A student of literature who took his doctorate at University of California, Berkeley, Brumfield’s bold decision to weave photography into his burgeoning interest in Russian architecture came when he was an assistant professor at Harvard University in the 1970s.

“I was a tutor at Leverett House,” he recalls, “and there was a dark room nobody was using.”

Brumfield says his new path meant that “I was no longer going to specialize in literature. I was going out into another dimension of Russian culture.” In less than a decade, he published his first book on the subject—Gold In Azure: One Thousand Years Of Russian Architecture (Godine, 1983)—with a title that taken from a work by Russian symbolist poet Andrei Bely.

His journeys in Russia have taken him to many of the nation’s vast corners. “The immensity of the space is just beyond belief,” he says. “It’s something we don’t understand.”

Traversing those distances in winter can be challenging. Even risky. A trip in 2000 to see a historic church in the northern Russian town of Kimzha led to a faceoff between his driver’s vehicle and a truck loaded with fuel on a narrow “winter road” of packed ice over tree stumps.

“They found a place a few meters back where it was a little bit wider,” Brumfield recalls. A delicate operation commenced. “It was a matter of fraction of centimeters between us. We crawled forward in increments, and it took almost an hour to get past. But we made it.”

Brumfield’s attraction to Russia’s northern reaches is the focus of his most recent book, Architecture at the End of the Earth (Duke University Press, 2015). The region boasts many of the nation’s iconic and beloved wooden churches, which Brumfield describes as “beacons within the forest.”

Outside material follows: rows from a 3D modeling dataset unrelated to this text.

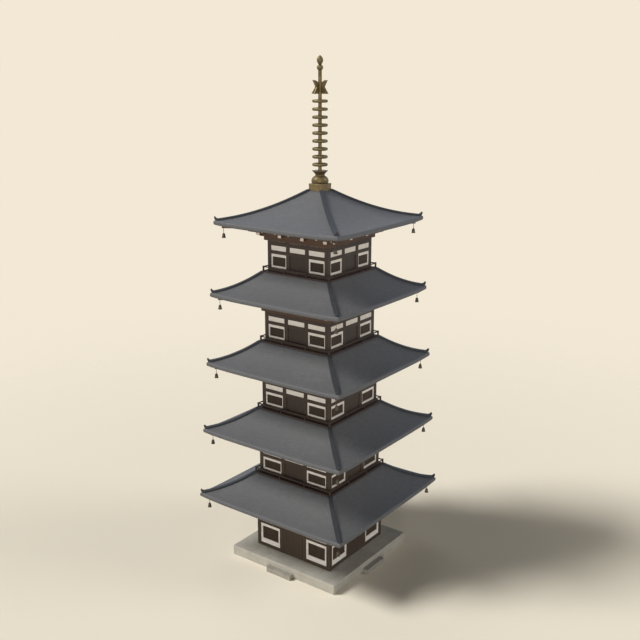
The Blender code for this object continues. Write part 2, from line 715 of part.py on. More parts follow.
def build_spire(bronze):
    base = eave_height(STOREYS - 1) + EAVE_TOP + TOP_ROOF_SLOPE + TOP_ROOF_SWEEP + FIT_GAP
    half = BASE_BOX_HALF
    mesh = joined_blocks("base box", [block(-half, half, -half, half, base, BASE_BOX_TOP)])
    add_object("spire_base_box", mesh, bronze)
    profiles = (
        ("spire_inverted_bowl", BOWL_PROFILE),
        ("spire_flared_collar", COLLAR_PROFILE),
        ("spire_jewels", JEWEL_PROFILE),
    )
    for name, profile in profiles:
        radius, foot = profile[0]
        points, faces = spun(((radius, foot + FIT_GAP), *profile[1:]), SPIRE_SEGMENTS)
        mesh = mesh_from(name, points, faces)
        shade_smooth(mesh)
        add_object(name, mesh, bronze)

    ends = (COLLAR_TOP + FIT_GAP, FIN_BOTTOM - FIT_GAP)
    points, faces = spun([(MAST_RADIUS, height) for height in ends], SPIRE_SEGMENTS)
    mesh = mesh_from("mast", points, faces)
    shade_smooth(mesh)
    mast = add_object("spire_ringed_mast", mesh, bronze)
    join_with(mast, build_rings())

    points, faces = spun(((MAST_RADIUS, FIN_BOTTOM), (MAST_RADIUS, FIN_TOP)), SPIRE_SEGMENTS)
    mesh = mesh_from("fin sleeve", points, faces)
    shade_smooth(mesh)
    sleeve = add_object("spire_flame_fins", mesh, bronze)
    for turn in range(2):
        join_with(sleeve, build_fin_pair(turn))


def build_rings():
    """Nine equal hoops on spokes round the mast."""
    points, faces = [], []
    segments = HOOP_SEGMENTS
    for index in range(RINGS):
        height = FIRST_RING + RING_PITCH * index
        first = len(points)
        for i in range(segments):
            angle = 2.0 * math.pi * i / segments
            for out, up in HOOP_SECTION:
                radius = HOOP_RADIUS + out * HOOP_TUBE
                points.append((radius * math.cos(angle), radius * math.sin(angle), height + up * HOOP_TUBE))
        count = len(HOOP_SECTION)
        for i in range(segments):
            for j in range(count):
                a, b = first + i * count, first + (i + 1) % segments * count
                faces.append((a + j, a + (j + 1) % count, b + (j + 1) % count, b + j))
    mesh = mesh_from("hoops", points, faces)
    shade_smooth(mesh)
    hoops = add_object("spire_hoops", mesh, None)
    spokes = []
    width, tall = SPOKE_WIDTH / 2.0, SPOKE_HEIGHT / 2.0
    reach = HOOP_RADIUS
    for index in range(RINGS):
        height = FIRST_RING + RING_PITCH * index
        spokes.append(block(-reach, reach, -width, width, height - tall, height + tall))
        spokes.append(block(-width, width, -reach, reach, height - tall, height + tall))
    join_with(hoops, add_object("spire_spokes", joined_blocks("spokes", spokes), None))
    return hoops


def build_fin_pair(turn):
    """Two opposite flat fins, broad at the foot and horned at the top, cut from one plate."""
    outline = [Vector((out, 0.0, FIN_BOTTOM + up)) for out, up in FIN_OUTLINE]
    mirrored = [Vector((-point.x, 0.0, point.z)) for point in reversed(outline[1:-1])]
    loop = outline + mirrored
    count = len(loop)
    points = []
    for side in (-0.5, 0.5):
        points += [point + Vector((0.0, side * FIN_THICKNESS, 0.0)) for point in loop]
    faces = [tuple(range(count)), tuple(range(count, 2 * count))]
    for i in range(count):
        j = (i + 1) % count
        faces.append((i, j, count + j, count + i))
    fins = add_object("spire_fins_" + str(turn), mesh_from("fins", points, faces), None)
    fins.rotation_euler = (0.0, 0.0, turn * math.pi / 2.0)
    return fins


for old in list(bpy.data.objects):
    bpy.data.objects.remove(old, do_unlink=True)

STONE = make_material("pale stone", "A39D8C", 0.85)
TIMBER = make_material("dark brown timber", "3F342A", 0.6)
DARK_DOOR = make_material("door boards", "3C3029", 0.6)
BRACKET_TIMBER = make_material("warm brown timber", "4F3A2C", 0.6)
PLASTER = make_material("white plaster", "C9BEB2", 0.9)
TILE = make_material("slate grey tile", "5C5E61", 0.6)
BRONZE = make_material("dull bronze", "6B5E3D", 0.4, 0.8)

build_platform(STONE)
build_ground_walls(TIMBER, PLASTER)
build_doors(DARK_DOOR)
for level in range(STOREYS):
    if level:
        build_floor(level, TIMBER)
        build_upper_walls(level, TIMBER, PLASTER)
    build_brackets(level, BRACKET_TIMBER)
    build_roof(level, TILE)
build_spire(BRONZE)
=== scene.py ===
# Looks of a five-storey timber pagoda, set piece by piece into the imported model's frame.
# Metres, Z up, the centre of the platform's foot at the origin, the front facing -Y.
import math
from itertools import product

import bmesh
import bpy
from mathutils import Matrix, Vector


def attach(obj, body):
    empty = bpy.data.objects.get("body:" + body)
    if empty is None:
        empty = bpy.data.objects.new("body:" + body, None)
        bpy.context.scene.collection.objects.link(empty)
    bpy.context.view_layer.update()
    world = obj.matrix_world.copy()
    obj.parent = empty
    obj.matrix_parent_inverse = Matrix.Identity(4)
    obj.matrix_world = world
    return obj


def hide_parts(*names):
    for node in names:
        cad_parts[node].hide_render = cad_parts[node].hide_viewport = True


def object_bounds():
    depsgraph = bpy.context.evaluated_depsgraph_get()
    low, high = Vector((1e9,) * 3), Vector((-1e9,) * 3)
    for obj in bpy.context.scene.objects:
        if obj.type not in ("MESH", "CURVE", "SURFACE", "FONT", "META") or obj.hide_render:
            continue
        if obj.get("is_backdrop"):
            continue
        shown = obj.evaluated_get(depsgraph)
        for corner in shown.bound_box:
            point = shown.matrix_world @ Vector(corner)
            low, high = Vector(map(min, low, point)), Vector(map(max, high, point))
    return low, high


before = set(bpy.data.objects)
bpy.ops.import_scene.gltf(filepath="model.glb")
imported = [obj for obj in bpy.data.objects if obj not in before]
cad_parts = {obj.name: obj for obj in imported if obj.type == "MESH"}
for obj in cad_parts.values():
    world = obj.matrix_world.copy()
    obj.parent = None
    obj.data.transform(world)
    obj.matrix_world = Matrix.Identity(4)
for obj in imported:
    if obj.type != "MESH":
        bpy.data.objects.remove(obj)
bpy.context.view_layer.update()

# Stone platform and steps.
# A low mass of dressed tuff slabs bedded in thin joints, with one block step in the middle of each side.
# The arris is worn round by feet, and rain has left the slabs a little uneven in tone.
SLAB = 1.0
BED_JOINT = 0.42         # height of the bed joint round the platform
JOINT_FADE = 0.012       # a joint fades out this far from its middle
JOINT_CORE = 0.005       # and is whole up to here


def linear(colour):
    """An sRGB hex colour as the linear colour that shaders want."""
    parts = [int(colour[i:i + 2], 16) / 255.0 for i in (0, 2, 4)]
    parts = [part / 12.92 if part <= 0.04045 else ((part + 0.055) / 1.055) ** 2.4 for part in parts]
    return (*parts, 1.0)


def add(tree, kind, inputs=None, out=0, **settings):
    """Adds a node, links or sets its inputs, and gives back the wanted output socket."""
    node = tree.nodes.new(kind)
    for name, value in settings.items():
        setattr(node, name, value)
    for key, value in (inputs or {}).items():
        if isinstance(value, bpy.types.NodeSocket):
            tree.links.new(value, node.inputs[key])
        else:
            node.inputs[key].default_value = value
    return node.outputs[out]


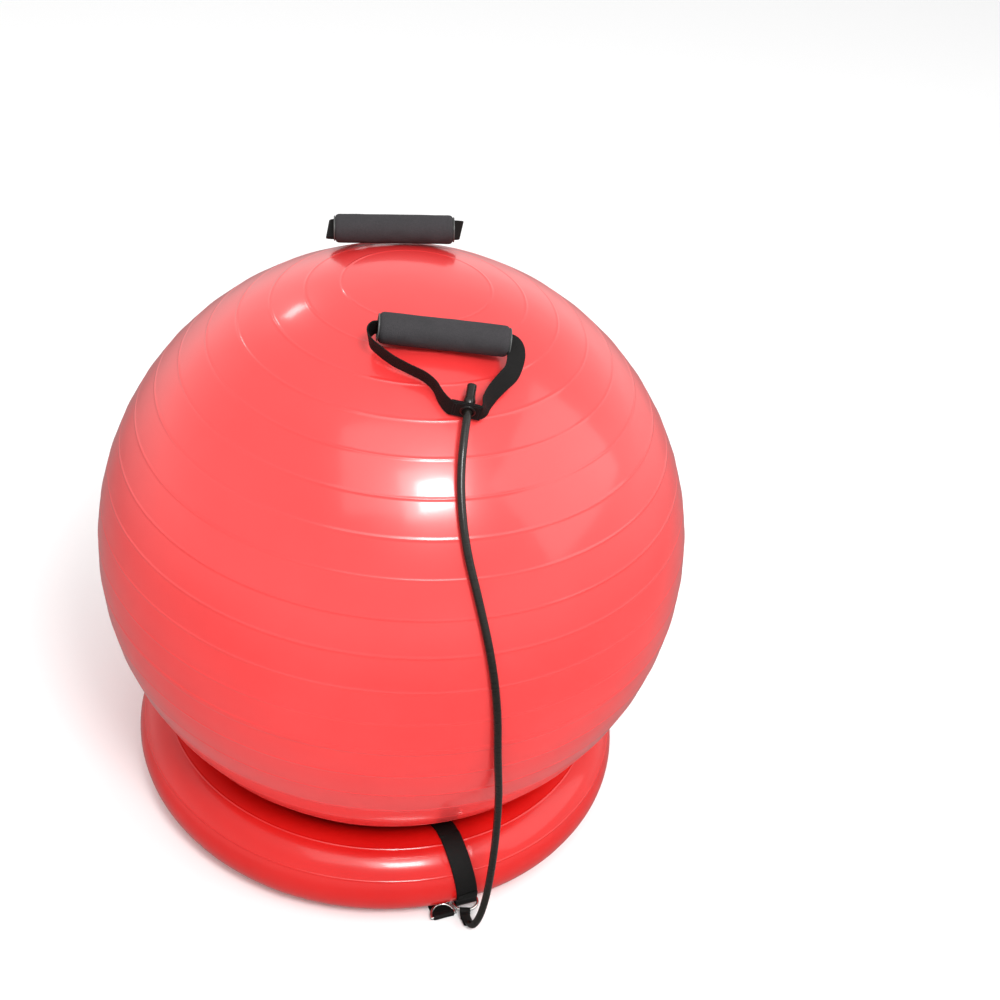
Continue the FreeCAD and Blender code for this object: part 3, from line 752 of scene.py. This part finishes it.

Yet Brumfield says the landscape holds a great complexity. “It’s also a tragic area, because of the Gulag era,” he says. “The concentration camps that were dotted throughout the North. The forest camps. That’s something I allude to in the book. There are shadows in that world.”

While he acknowledges the challenges presented by the fractious political environment of this moment, he says that almost 50 years working in the Soviet Union and its successor states provides useful perspective on the long-term trajectory of the U.S./Russia relationship.

“The whole thing has become a miasma,” he observes. “But I’ve been there through very difficult times. In the late 1970s and early 1980s, during the Afghanistan period in their history, or during the tense moments after the shooting down of the Korean airliner [in 1983]. All of these things that resonated during the Cold War.”

Brumfield says the warm reception of his work by scholars in Russia demonstrates the power of cultural exchanges to create mutual understanding “People of good will, and intelligent people,” he says, “are going to find a way to communicate.”